COVID Pivots: Four Ways four businesses Changed how they do business:
Updated: Apr 7, 2022
When it comes to running your business during COVID-19, Ross Gellar was really on to something.
Small businesses, artists and entrepreneurs were forced to do business differently – and some made creative changes they have enjoyed so much, they’re going to continue to do it.
We love the creativity, ingenuity and compassion these business owners and entrepreneurs took to lighten the load and bring value and joys to their customers.
Check these out:
Beach House: Launching an E-commerce Store
Beach House: When owner Chrystine Moreau was forced to shut down her business, the Beach House Massage and Bodywork, she was instantly hit with no income. Before this, she had always wanted to launch an e-commerce store since she has existing inventory in the clinic. In just one week, she launched an Ecwid e-commerce store, uploaded her inventory, and promoted her store to her social media audience. In just one week, she made over $1,000: money she otherwise wasn’t seeing. Now that she’s re-opened, Chrystine will still continue to sell on her e-commerce store and maintain it as a consistent revenue generator.
Poplars Resort: Pivoting their offerings using existing infrastructure
Poplars Resort in Newboro (Cathy’s dad’s old stomping grounds) welcomes many fishing enthusiasts annually to their fishing lodge – including many Americans. This season, Americans made up 93% of their bookings.
With the current border closures and procedures in place for short-term rental accommodations, Poplars owners Dave and Becky saw the writing on the wall: this season is going to be quiet. Yet, they quickly realized they had existing infrastructure they could still utilize to generate revenue: their boats.
They decided to open their fleet to the public for daily rentals including pontoon boats, bass boats and big-rig kayaks. They planned out their safety and cleaning protocols and booking system and eventually launched a website and social media pages titled, “Poplars Boat Rentals”, and they essentially opened up a new business model that allowed for revenue and build their brand with the regional community.
“The response to the boat rentals has been better than expected! Our pontoons are proving to be really popular, booking about two weekends in advance at the moment as we gain more exposure, especially with families,” explains Becky. “This is also giving us a unique opportunity to promote our resort business for the future to a more localized clientele. As new owners of Poplars Resort, it's our goal to expand our regular clientele to Canadians. So, we're loving this opportunity to get this exposure.”
Artist John Shea: Gifting his Artwork through Social Media
Artist John Shea had a season full of shows already booked for 2020. The shows are the spaces and places where he can introduce the public to his (gorgeous) artwork, and that exposure eventually turns into a sale later in the future. But, with art shows cancelled for the year, Shea was left with dozens of prints and nowhere to go. So, he went to social media. Each Friday, Shea gets on his Facebook page and shows three different prints he plans to give away. People must share or comment on his post to gain entry into the draw. Later that weekend, he draws three names and announces the winners.
Simple, right?
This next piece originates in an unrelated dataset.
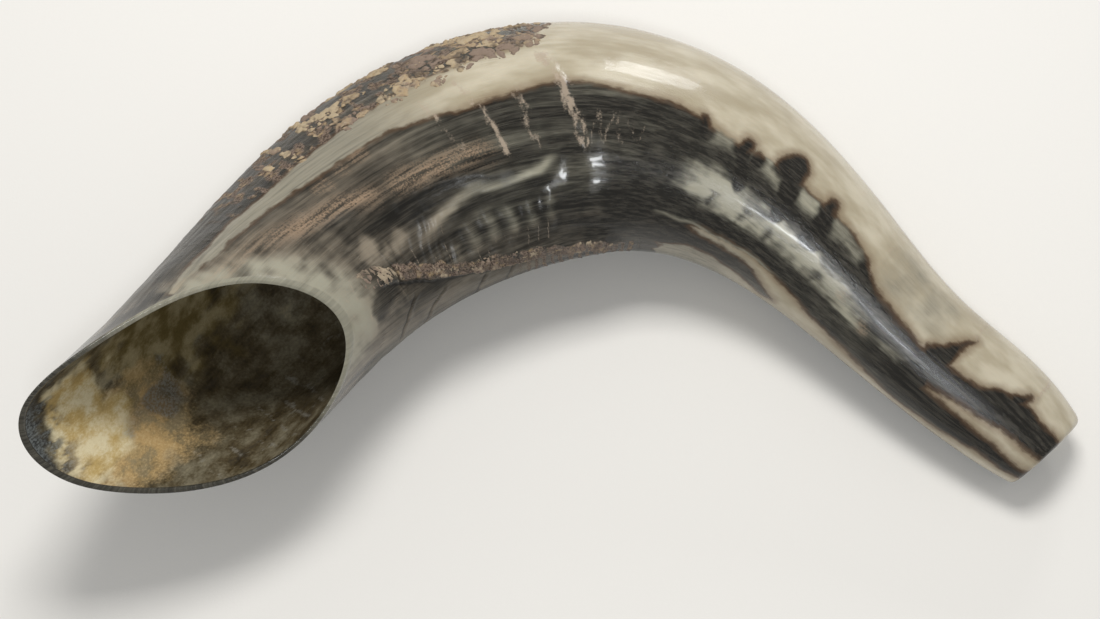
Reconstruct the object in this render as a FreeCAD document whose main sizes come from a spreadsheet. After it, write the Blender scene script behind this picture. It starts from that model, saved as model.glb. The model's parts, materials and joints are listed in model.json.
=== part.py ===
# A ram's-horn shofar, about 31 cm from bell to mouthpiece, lying on its side.
#
# The horn is one animal horn, so it is divided where the horn itself is divided: the ground
# mouthpiece, the solid tip with its drilled bore, the hollow growth segments between the yearly
# rings, the throat, the bell, its polished rim, and the patches of outer bark that were left on.
#
# Frame: millimetres, +Z up, +X towards the mouthpiece, the arch of the horn towards +Y.  The
# origin is the middle of the bounding box, on the surface that the horn rests on.
import FreeCAD, Part
import math
import os
import Sketcher

Vector = FreeCAD.Vector

# Overall sizes.  girth multiplies every half width of the horn's sections.
OVERALL = {
    "horn_length": 376.0,
    "girth": 1.0,
    "keel_fullness": 0.90,
    "back_fullness": 1.0,
}

# The yearly rings, from the mouthpiece to the uncut flare: the share of the horn's length, the
# heading and rise of the centre line in degrees, the half widths in millimetres towards the
# keel (outside of the bend), the back (inside), the face (up) and the belly (down), and the wall.
STATIONS = [
    ("mouth", 0.000, 132.5, 6.0, 15.0, 14.0, 10.5, 10.5, 6.0),
    ("collar", 0.050, 139.0, 6.0, 18.5, 18.0, 12.5, 12.5, 8.0),
    ("neck", 0.125, 137.5, 6.0, 18.5, 20.5, 14.0, 14.0, 9.0),
    ("waist", 0.260, 134.5, 5.5, 25.0, 25.5, 20.0, 20.0, 12.5),
    ("rise", 0.380, 159.0, 5.0, 34.0, 33.0, 24.5, 24.5, 9.0),
    ("crown", 0.460, 180.0, 2.5, 38.0, 38.0, 27.0, 27.0, 7.0),
    ("shoulder", 0.570, 204.0, 0.0, 38.0, 40.0, 28.5, 28.5, 5.5),
    ("fold", 0.660, 219.5, 7.0, 35.5, 39.0, 28.0, 29.0, 4.5),
    ("throat", 0.780, 238.0, 18.0, 31.0, 37.0, 32.0, 34.0, 3.6),
    ("bell", 0.890, 241.0, 29.0, 31.0, 37.0, 34.0, 25.0, 3.0),
    ("flare", 1.000, 242.0, 45.0, 35.0, 38.0, 32.0, 30.0, 3.0),
]
STATION_SIZES = ("share", "heading", "rise", "keel", "back", "face", "belly", "wall")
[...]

He’s already got the prints and he’s brightening so many people’s days! But here’s the best part: the giveaway exposure has exploded his online sales. Shea is connecting with a wider audience without having to travel to shows. He’s building long-term relationships with his followers and that has translated to more sales online.
Ever After Bridal: Better Conversions with Booking Appointments
Prior to COVID, Ever After Bridal owner, Julia Foley allowed walk-in traffic to peruse her inventory of consignment wedding dresses, prom dresses, accessories and more. When she was able to open up following the COVID closures, she decided to allow for booking appointments only – an effort to ensure she was following safety protocols. She allowed a bride and one other person and locked her shop to the public. What she didn’t realize was the appointment booking layout transformed her business model. Not only did her appointment bookings convert to more sales, she could set up a more intentional work schedule while also nixing walk-in traffic that was more intentional and allowed for deeper connections with her clients.